====== DATA SEGMENT ======

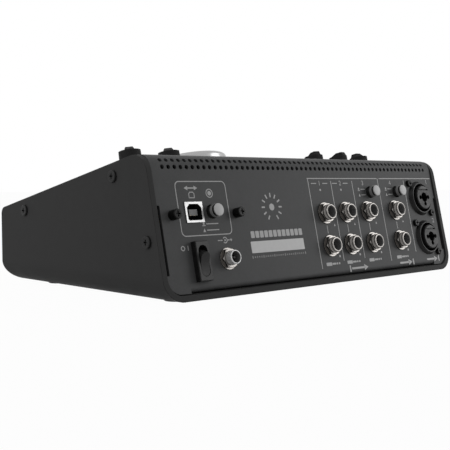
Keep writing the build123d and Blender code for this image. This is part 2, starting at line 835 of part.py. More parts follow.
def build_rocker():
    """Dished rocker on two pins, tipped so that its upper end stands out. It clears the well either way."""
    reach = power_bezel_height / 2 - power_end_wall - rocker_clearance
    tilt = radians(rocker_tilt)
    crown = (reach - rocker_crown * sin(tilt)) / cos(tilt)
    foot = (reach - rocker_foot * sin(tilt)) / cos(tilt)
    sides = Polyline((-crown, rocker_crown), (-foot, rocker_foot), (-rocker_heel_reach, -rocker_heel),
                     (rocker_heel_reach, -rocker_heel), (foot, rocker_foot), (crown, rocker_crown))
    dish = ThreePointArc((crown, rocker_crown), (0, rocker_crown - rocker_dish), (-crown, rocker_crown))
    rocker = along_x(make_face([*sides.edges(), *dish.edges()]), power_bezel_width / 2)
    clear = power_well(rocker_clearance, -reach, 2 * reach)
    rocker &= Rot(rocker_tilt, 0, 0) * clear
    rocker &= Rot(-rocker_tilt, 0, 0) * clear
    pin_length = power_body_width() - 2 * rocker_clearance
    rocker += Rot(0, 90, 0) * Cylinder(rocker_pin_radius, pin_length)
    return power_place * Pos(0, 0, -rocker_pivot_depth) * Rot(rocker_tilt, 0, 0) * rocker


# ---- Top controls ----

def pot_body(width, length):
    """Potentiometer between the board and the top, with a threaded bushing."""
    body = block(width, length, -main_board_depth, -shell_wall - pot_body_gap)
    body += cylinder(pot_bushing_radius, -main_board_depth, pot_bushing_height)
    bore_low = pot_shaft_seat - main_board_depth - fit_gap
    return body - cylinder(pot_shaft_radius + pot_shaft_clearance, bore_low, pot_bushing_height)


def pot_shaft(height):
    """Turning shaft with a flat above the bushing."""
    shaft = cylinder(pot_shaft_radius, pot_shaft_seat - main_board_depth, height)
    flat = block(2 * pot_shaft_radius, 2 * pot_shaft_radius, pot_bushing_height + knob_pocket_gap, height)
    return shaft - Pos(0, 2 * pot_shaft_radius - pot_shaft_flat, 0) * flat


def small_knob():
    """Pointer knob: tapered body, sloping fin, a bore for the shaft and a pocket over the nut."""
    shoulder = knob_gap + knob_height
    fin_top = shoulder + knob_fin_height
    fin_low = shoulder - knob_fin_root
    body = taper(knob_radius + knob_draft, knob_radius, knob_gap, shoulder)
    fin = [(-knob_fin_reach, fin_low), (-knob_fin_reach, shoulder), (0, fin_top), (knob_fin_flat, fin_top),
           (knob_fin_reach, shoulder), (knob_fin_reach, fin_low)]
    body += along_x(make_face(Polyline(*fin, close=True)), knob_fin_width / 2)
    pocket_top = pot_bushing_height + knob_pocket_gap
    body -= cylinder(pot_nut_radius + knob_pocket_gap, knob_gap, pocket_top)
    return body - pot_shaft(pot_shaft_height)


def volume_cap():
    """Large hollow knob with a rounded rim and a boss for the shaft."""
    top = volume_gap + volume_height
    cap = cylinder(volume_radius, volume_gap, top)
    cap = fillet(cap.edges().sort_by(Axis.Z)[-1], volume_rim)
    cap -= cylinder(volume_radius - volume_wall, volume_gap, top - volume_crown)
    cap += cylinder(volume_boss_radius, pot_bushing_height + knob_pocket_gap, top - volume_crown)
    return cap - pot_shaft(volume_shaft_height)


def top_button():
    """Square button with a retaining flange under the top and a stem that runs in its switch."""
    cap = block(top_button_size, top_button_size, -shell_wall - top_button_clearance, top_button_proud)
    cap = fillet(cap.edges().group_by(Axis.Z)[-1], top_button_edge)
    flange_size = top_button_size + 2 * top_button_flange
    flange_top = -shell_wall - top_button_clearance
    cap += block(flange_size, flange_size, flange_top - top_button_flange, flange_top)
    stem_low = -main_board_depth + top_switch_height - top_stem_grip
    return cap + cylinder(top_stem_radius, stem_low, flange_top - top_button_flange)


def top_switch():
    """Push switch on the main board under a top button."""
    top = -main_board_depth + top_switch_height
    body = block(top_switch_size, top_switch_size, -main_board_depth, top)
    well_low = top - top_stem_grip - top_button_travel - stem_clearance
    return body - cylinder(top_stem_radius + stem_clearance, well_low, top)


# ---- Assembly ----

def placed(shape, places):
    """One copy of a shape at each place, kept as separate solids."""
    return group([place * shape for place in places])


side_screw_length = tray_wall + shell_side_gap + shell_wall + screw_end
side_screw = phillips_screw(case_screw_head_radius, case_screw_head_height, side_screw_length)
post_screw = phillips_screw(post_screw_head_radius, post_screw_head_height, board_screw_length)
combo_screw = phillips_screw(combo_screw_head_radius, combo_screw_head_height, board_screw_length)
jack_washer = washer(jack_washer_radius, jack_washer_height, jack_barrel_radius + fit_gap)
jack_nut = Pos(0, 0, jack_washer_height) * hex_nut(jack_nut_radius, jack_nut_height,
                                                   jack_barrel_radius + fit_gap)
dc_washer = washer(dc_washer_radius, dc_washer_height, dc_barrel_radius + fit_gap)
dc_nut = Pos(0, 0, dc_washer_height) * hex_nut(dc_nut_radius, dc_nut_height, dc_barrel_radius + fit_gap)
pot_nut = hex_nut(pot_nut_radius, pot_nut_height, pot_bushing_radius + fit_gap)
line_jack = jack_socket(jack_body_height, io_board_depth, jack_barrel_height)
headphone_jack = jack_socket(headphone_body_height, headphone_body_depth, headphone_barrel_height)
microphone = cylinder(mic_radius, -shell_wall - mic_depth, -shell_wall)

nodes = {
    "chassis_tray": build_tray(),
    "top_shell": build_shell(),
    "rubber_feet": placed(build_foot(), foot_places),
    "foot_screws": placed(build_foot_screw(), foot_places),
    "side_screws": placed(side_screw, side_screw_places),
    "main_board": build_main_board(),
    "main_board_standoffs": placed(standoff(-main_board_depth, -shell_wall), main_standoff_places),
    "io_board": build_io_board(),
    "io_board_standoffs": placed(standoff(-io_board_depth, -shell_wall), post_places),
    "board_screws": group([place * board_screw(main_board_depth) for place in main_standoff_places]
                          + [place * board_screw(io_board_depth) for place in post_places]),
    "flat_cable": build_cable(),
    "usb_socket_shell": build_usb_shell(),
    "usb_socket_insert": build_usb_insert(),
    "post_screws": placed(post_screw, post_places),
    "rear_button_switches": placed(rear_switch(), rear_buttons.values()),
    "power_switch_frame": build_power_frame(),
    "power_rocker": build_rocker(),
    "dc_jack": build_dc_jack(),
    "dc_jack_washer": dc_place * dc_washer,
    "dc_jack_nut": dc_place * dc_nut,
    "headphone_jacks": placed(headphone_jack, headphone_places),
    "jack_washers": placed(jack_washer, jack_places),
    "jack_nuts": placed(jack_nut, jack_places),
    "combo_jack_screws": placed(combo_screw, combo_screw_places),
    "potentiometers": placed(pot_body(pot_body_width, pot_body_length), knob_places.values()),
    "volume_potentiometer": volume_place * pot_body(volume_pot_width, volume_pot_width),
    "potentiometer_nuts": placed(pot_nut, [*knob_places.values(), volume_place]),
    "volume_knob": volume_place * Rot(0, 0, volume_turn) * volume_cap(),
    "volume_shaft": volume_place * Rot(0, 0, volume_turn) * pot_shaft(volume_shaft_height),
    "top_button_switches": placed(top_switch(), top_buttons.values()),
    "level_lights": placed(cylinder(light_radius, -main_board_depth, light_proud), light_places),
    "talkback_microphone": mic_place * microphone,
}
for name, x in jack_pairs.items():
    nodes[name] = placed(line_jack, [rear_plane(x, row) for row in jack_rows])
for name, row in combo_rows.items():
    nodes[name] = rear_plane(combo_x, row) * combo_socket()
for name, place in rear_buttons.items():
    nodes[name] = place * rear_cap()
for name, place in top_buttons.items():
    nodes[name] = place * top_button()
for name, (x, turn) in knobs.items():
    nodes[name + "_knob"] = knob_places[name] * Rot(0, 0, turn) * small_knob()
    nodes[name + "_shaft"] = knob_places[name] * Rot(0, 0, turn) * pot_shaft(pot_shaft_height)

# The origin is under the middle of the finished part, level with the feet.
extent = group(nodes.values()).bounding_box()
home = Pos(0, -(extent.min.Y + extent.max.Y) / 2, -extent.min.Z)

os.makedirs("parts", exist_ok=True)
for name, shape in nodes.items():
    export_step(home * shape, f"parts/{name}.step")
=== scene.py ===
import json
from math import atan2, cos, degrees, pi, radians, sin

import bmesh
import bpy
from mathutils import Matrix, Vector


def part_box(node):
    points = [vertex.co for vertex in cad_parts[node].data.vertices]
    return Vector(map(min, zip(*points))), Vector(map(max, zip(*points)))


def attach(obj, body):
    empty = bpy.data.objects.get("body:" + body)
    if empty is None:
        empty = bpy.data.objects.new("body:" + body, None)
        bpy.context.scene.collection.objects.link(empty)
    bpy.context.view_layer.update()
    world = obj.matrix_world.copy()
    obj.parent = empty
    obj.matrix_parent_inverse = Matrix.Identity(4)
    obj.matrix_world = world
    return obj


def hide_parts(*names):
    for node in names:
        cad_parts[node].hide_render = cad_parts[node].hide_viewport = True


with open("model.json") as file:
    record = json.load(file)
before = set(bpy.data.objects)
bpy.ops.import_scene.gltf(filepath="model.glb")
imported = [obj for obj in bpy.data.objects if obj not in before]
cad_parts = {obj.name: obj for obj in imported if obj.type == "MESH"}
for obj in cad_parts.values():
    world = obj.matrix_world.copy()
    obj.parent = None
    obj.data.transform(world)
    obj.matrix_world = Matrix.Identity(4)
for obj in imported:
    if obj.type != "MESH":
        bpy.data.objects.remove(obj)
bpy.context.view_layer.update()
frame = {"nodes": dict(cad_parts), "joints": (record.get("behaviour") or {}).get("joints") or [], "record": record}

# Looks of the studio monitor controller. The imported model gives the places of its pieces. The printed marks
# have places of their own on the rear panel's plane, read from the photograph. Sizes named here are in
# millimetres unless they say otherwise; MM turns them into the metres that the frame is in.

MM = 0.001
nodes = frame["nodes"]
joints = {joint["name"]: joint for joint in frame["joints"]}
mounts = {mount["name"]: mount for mount in frame["record"]["mounts"]}


def add_object(name, data):
    """New object in the scene."""
    made = bpy.data.objects.new(name, data)
    bpy.context.scene.collection.objects.link(made)
    return made


def axes_matrix(x_axis, y_axis, z_axis):
    """Turn that brings the world's axes to three others."""
    return Matrix((x_axis, y_axis, z_axis)).transposed().to_4x4()


# ---- Camera, at the photograph's place and turn ----

camera_place = (0.384115, 0.399885, 0.061522)      # in metres
camera_yaw = radians(223.035)
camera_pitch = radians(2.803)
camera_roll = radians(-0.247)
camera_lens = 67.3285
camera_sensor = 36.0
camera_near = 0.01            # clipping distances, in metres
camera_far = 20.0


def make_camera():
    """Camera whose view matches the photograph's frame."""
    reach = cos(camera_pitch)
    ahead = Vector((sin(camera_yaw) * reach, cos(camera_yaw) * reach, -sin(camera_pitch)))
    level = Vector((cos(camera_yaw), -sin(camera_yaw), 0))
    above = level.cross(ahead)
    right = level * cos(camera_roll) + above * sin(camera_roll)
    up = above * cos(camera_roll) - level * sin(camera_roll)
    data = bpy.data.cameras.new("camera")
    data.lens = camera_lens
    data.sensor_width = camera_sensor
    data.sensor_fit = "HORIZONTAL"
    data.clip_start = camera_near
    data.clip_end = camera_far
    camera = add_object("camera", data)
    camera.matrix_world = Matrix.Translation(camera_place) @ axes_matrix(right, up, -ahead)
    bpy.context.scene.camera = camera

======

● GOAL
Write out only the lines that run from the line containing "# The origin" through the line containing "bpy.data.objects.remove(obj)", both included, exactly as they appear above.

● ANSWER TO THIS TASK
# The origin is under the middle of the finished part, level with the feet.
extent = group(nodes.values()).bounding_box()
home = Pos(0, -(extent.min.Y + extent.max.Y) / 2, -extent.min.Z)

os.makedirs("parts", exist_ok=True)
for name, shape in nodes.items():
    export_step(home * shape, f"parts/{name}.step")
=== scene.py ===
import json
from math import atan2, cos, degrees, pi, radians, sin

import bmesh
import bpy
from mathutils import Matrix, Vector


def part_box(node):
    points = [vertex.co for vertex in cad_parts[node].data.vertices]
    return Vector(map(min, zip(*points))), Vector(map(max, zip(*points)))


def attach(obj, body):
    empty = bpy.data.objects.get("body:" + body)
    if empty is None:
        empty = bpy.data.objects.new("body:" + body, None)
        bpy.context.scene.collection.objects.link(empty)
    bpy.context.view_layer.update()
    world = obj.matrix_world.copy()
    obj.parent = empty
    obj.matrix_parent_inverse = Matrix.Identity(4)
    obj.matrix_world = world
    return obj


def hide_parts(*names):
    for node in names:
        cad_parts[node].hide_render = cad_parts[node].hide_viewport = True


with open("model.json") as file:
    record = json.load(file)
before = set(bpy.data.objects)
bpy.ops.import_scene.gltf(filepath="model.glb")
imported = [obj for obj in bpy.data.objects if obj not in before]
cad_parts = {obj.name: obj for obj in imported if obj.type == "MESH"}
for obj in cad_parts.values():
    world = obj.matrix_world.copy()
    obj.parent = None
    obj.data.transform(world)
    obj.matrix_world = Matrix.Identity(4)
for obj in imported:
    if obj.type != "MESH":
        bpy.data.objects.remove(obj)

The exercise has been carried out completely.